The former case should be used when you do know that node will not be brought online quickly, for example when appropriate remote node is brought offline to the long maintenance mode. The latter case is perfect when you work with faulty network which blinks or offline is short enough.

Transactions are not freed in DST (until specified number of resend iterations passed, when it is committed with error, which is propagated to the higher layer, namely RAID in this case), so every write will stuck waiting for remote node to commit that it is completed. So if you have raid1 configuration with multiple remote nodes, every write will not be completed until all remote nodes commit it.

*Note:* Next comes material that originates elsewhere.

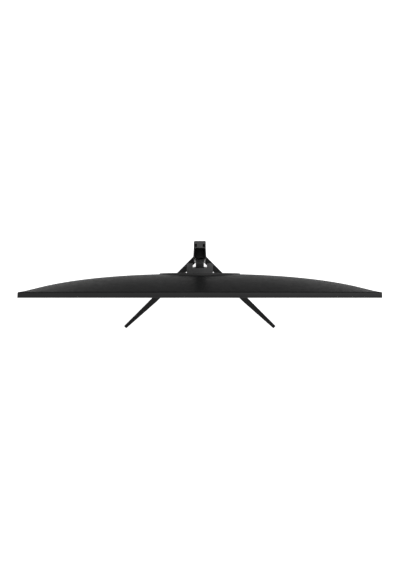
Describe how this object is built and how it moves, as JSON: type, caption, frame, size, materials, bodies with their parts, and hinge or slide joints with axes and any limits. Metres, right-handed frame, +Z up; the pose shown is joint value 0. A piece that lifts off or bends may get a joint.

With long enough resend timeout in DST (or large enough resend threshold) it may take a while, but, on the other hand, it will not force full array check in case of short offline period.

By default RAID will mark array as degraded after about 25 seconds after node went down (5 failed resends each one after 5 seconds timeout), during this time all writes will stuck waiting for node to go online and no errors will be returned to the RAID level from the DST.

(heh, that subject is way better :)

Thanks a lot for the answer. Sorry for my delay, I've been out of town for a while and busy at university.

(I think :) I understand what you said. But I do not fully understand what should I do in this situation: I only create /dev/md0 in machine A. Machine A goes down for long time. What should I do ? What is reasonable to do in this situation if I want to continue writing in the array with machine B and C meanwhile ? Or I must always create on machine A an array, on machine B an other array identical and on machine C an other identical array and mount only one of them ?

I mean, should I create an other array (when machine A is down) on machine B or C and then start writing to it ? If this is reasonable, what would happend when machine A goes up (because it also has /dev/md0. Besides the problem of being mount it in different machines at the same time, let's asume that did not happend) ? should I make those md arrays not to start automatically and then export machine's A block device and in machine B (or C, or the one I create the array :) add it to the array ?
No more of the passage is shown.